Above all, there was a real, tangible sense of the community we have had the honor of developing at Vox. People who love our work traveled from across the country to participate in two days of conversations based on nothing more than our promise it would be interesting. It was an amazing expression of faith in the brand we’ve built, and it was humbling to see what a brilliant community we have the good fortune to be part of.

And that community is not just the 150 people who gathered in DC last week.

Vox saw its biggest month ever in July, with 23 million monthly uniques according to Comscore. That put our digital audience ahead of the Atlantic, Politico, and Slate — a truly amazing weight class to be in after only two-and-a-half years. But that only measures a small fraction of our total audience.

More than 25 million people watched our videos on YouTube last month, and 63 million watched us on Facebook. Our YouTube page passed a million subscribers a month ago, and growth has only accelerated since. The quality of those videos is leading to other opportunities —we’re in discussions for television deals based on our award-winning digital work. We helped set a new style of Snapchat storytelling on our Discover channel, and we’re about to launch our pop-up channel this month. Vox Sentences now lands in over 100,000 inboxes every evening. Our two podcasts have grown loyal audiences, including Jacob Weisberg, chairman and editor-in-chief of the Slate Group, who just told New York Magazine that he listens to, likes, and learns from both of them.

Behind all this is the simplest, hardest fact: we put out a consistently great product every day for our readers, and it’s getting better all the time. During another week of difficult news, Jenée Desmond-Harris wrote a devastatingly important piece about Black Lives Matter; Zack Beauchamp kicked off the week with a skillfully reported and important piece on the disturbing trends of white nationalism sweeping across Europe and America; Brian Resnick rewrote our understanding of the relationships humans beings had with neanderthals; Javier Zarracina and Zachary Crockett used humor and logic to correct Donald Trump Jr.’s Skittle graphic; and our culture and data teams ranked every single new television show of the fall and built an app to help you decide which one to watch.

This could go on and on, but it’s a reflection of the general excellence of the publication we’re putting out – one recognized by the Online News Association, which nominated us for an general excellence award in a class of competitors such as the New York Times (which has nearly 20 times the size of our staff!).

We’re also growing our business — and, crucially, new lines for our business – with strong conference ticket sales and the first sales of branded content cardstacks, which we recently launched into market.

And still, there’s so much yet to do!

New partners approach us every day to collaborate.

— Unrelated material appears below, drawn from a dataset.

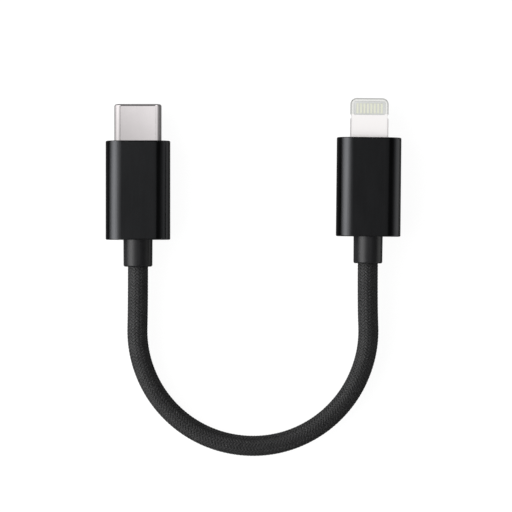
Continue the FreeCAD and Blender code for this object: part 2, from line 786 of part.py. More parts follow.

Technology continues to change and create new opportunities to tell stories and reach audiences in new ways. And Vox Media as a whole continues to expand its capacity to develop new products and improve on the ones we have.

While the opportunities have expanded, we made three moves over a year that drained senior leadership on Vox.com.

First, Matt stepped back to focus on writing full-time. While he is and always will be an important voice in our direction (particularly if we plan our meetings in the park with José), Matt rightly saw that his greatest impact, and his own happiness would be found as a senior correspondent for our site. We write all this out because it is important we continue to cultivate a culture that celebrates makers as much (if not more!) than managers.

Meanwhile, Melissa and Kyle Keller took the opposite path, expanding into larger company roles to help Vox Media through its incredible period of growth over the last year and a half. While their work across the company has been important and necessary, it has meant that Vox has lost their dedicated focus.

For over a year, we’ve been looking for someone to join Allison Rockey, Lauren Williams, and Ezra to help ease some of the pressure of those changes. At the core of our search was finding someone we believed truly understood our weird, wonderful editorial sensibility, and could thus help push us forward into more spaces and mediums while making certain we remained undeniably ourselves. We’ve found that person in Andrew.

Andrew’s been a media executive at places like Talking Point Memo, The Atlantic and FRONTLINE, where he’s worked for a decade at the intersection of journalism and business. But it was his work on This, a social media site where members could share just one link a day, that blew us away. In that project, Andrew attempted to solve some of the same questions we ask ourselves at Vox every day: How do we make sure what’s important isn’t overwhelmed by what’s new?

We’re excited to keep exploring the answers to those questions with Andrew’s help.

Andrew will report to Melissa, and will be responsible for expanding Vox’s editorial impact and business through new partnerships and experiences, and he’ll also work in close collaboration with Vox Media’s revenue, marketing and product teams. Andrew is the husband of Guardian writer (and The Ezra Klein Show podcast guest!) Jessica Valenti, and they live with their daughter and dog in Brooklyn. He’ll be working out of the New York office, but he will be spending most of October in DC. His first mission is to spend the month deeply researching Vox and getting to know, from the inside, what we do and how we do it from the people who do it, so you’ll be hearing a lot more from him soon.